Children’s right to education: a case of school fee policies in South Africa.
Akombelwa, Doris Mulenga Malema.
MetadataShow full item record
After 1994, the apartheid education system transformed into democratic system aimed at achieving equity, redress and access to education for all. However, after 20 years of democracy and the introduction of policies and legislation that aim to redress the previous educational injustices, gaps are still evident. The introduced policies include the South African School Act (SASA) (Act No. 84 of 1996), the National Norms Standards for School Funding (NNSSF), the School Fee Exemption Policy (SFEP), and the No Fee School Policy (NFSP).

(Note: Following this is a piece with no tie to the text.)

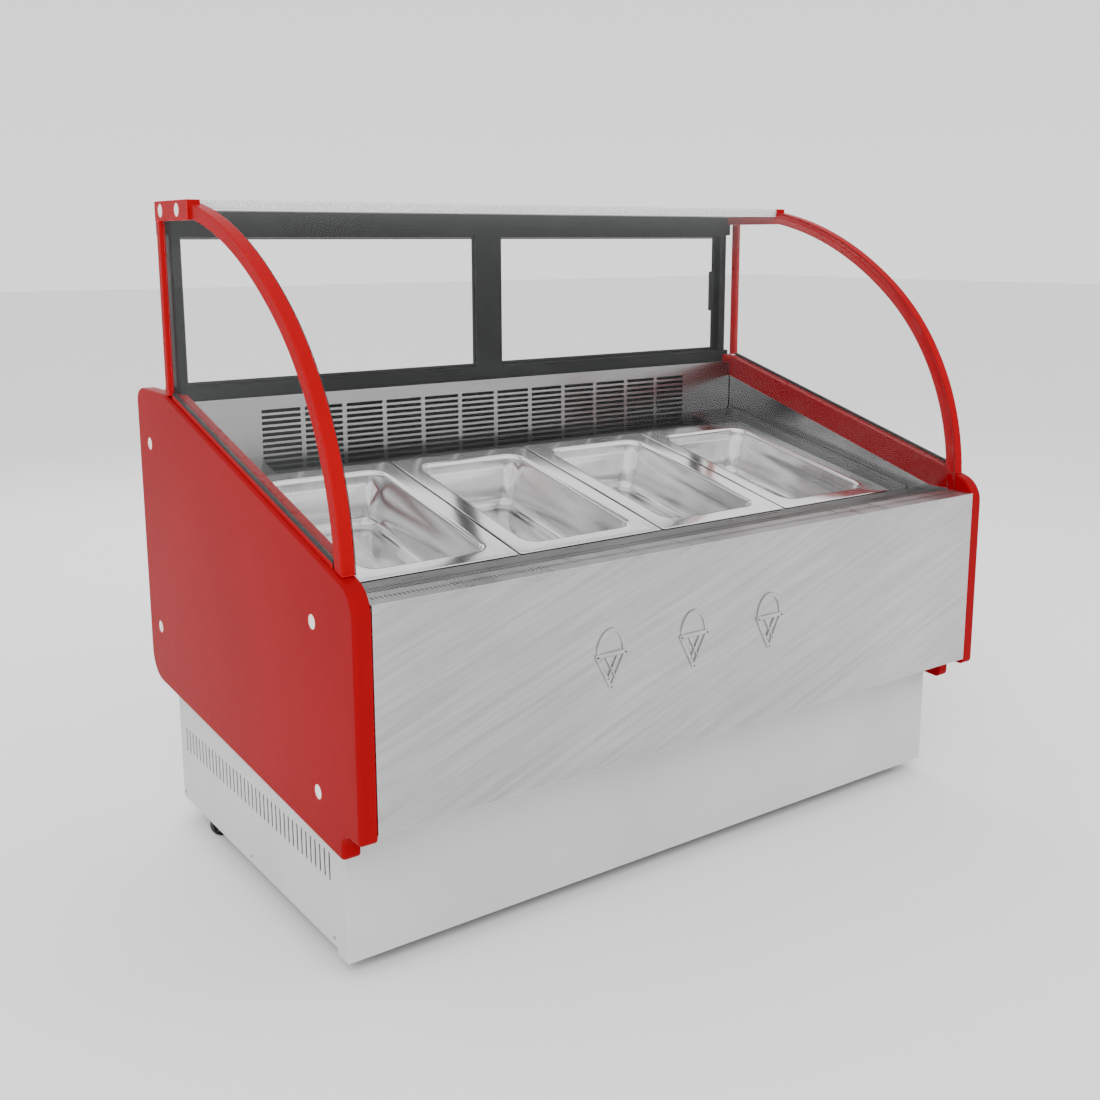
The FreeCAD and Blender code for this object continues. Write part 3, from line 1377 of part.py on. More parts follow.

Following the implementation of the policies, quintile ranking of schools was introduced for the government funding purposes, based on the poverty levels of the community. Despite these reforms and implementation, many authors are convinced that these policies have not produced the desired outcomes, and this requires further reflection and research. The study aimed to explore the impact and effectiveness of the NFSP and SFEP over a 10-year period from 2006–2016, in some of the schools in KwaZulu-Natal and Pinetown districts. This was achieved through the critical analysis of learner enrolment and school dropout data. Furthermore, the study critically analyses factors that influence learner dropout and non-matriculation. According to collected data and available research, enrolment rates at primary school level and high school level has increased. However, it is observed from the data that high school dropout is rife particularly from grade 10 to 11. Learners tend to leave school between grade 10 and 11, based on their socio-economic status, mainly the lack of money to pay school fees. Hence school learner dropout is a concern particularly at an advanced stage of schooling, and it has been an on-going problem for over 10 years. The study is based on secondary data and statistical data obtained from the Department of Education in KwaZulu-Natal province.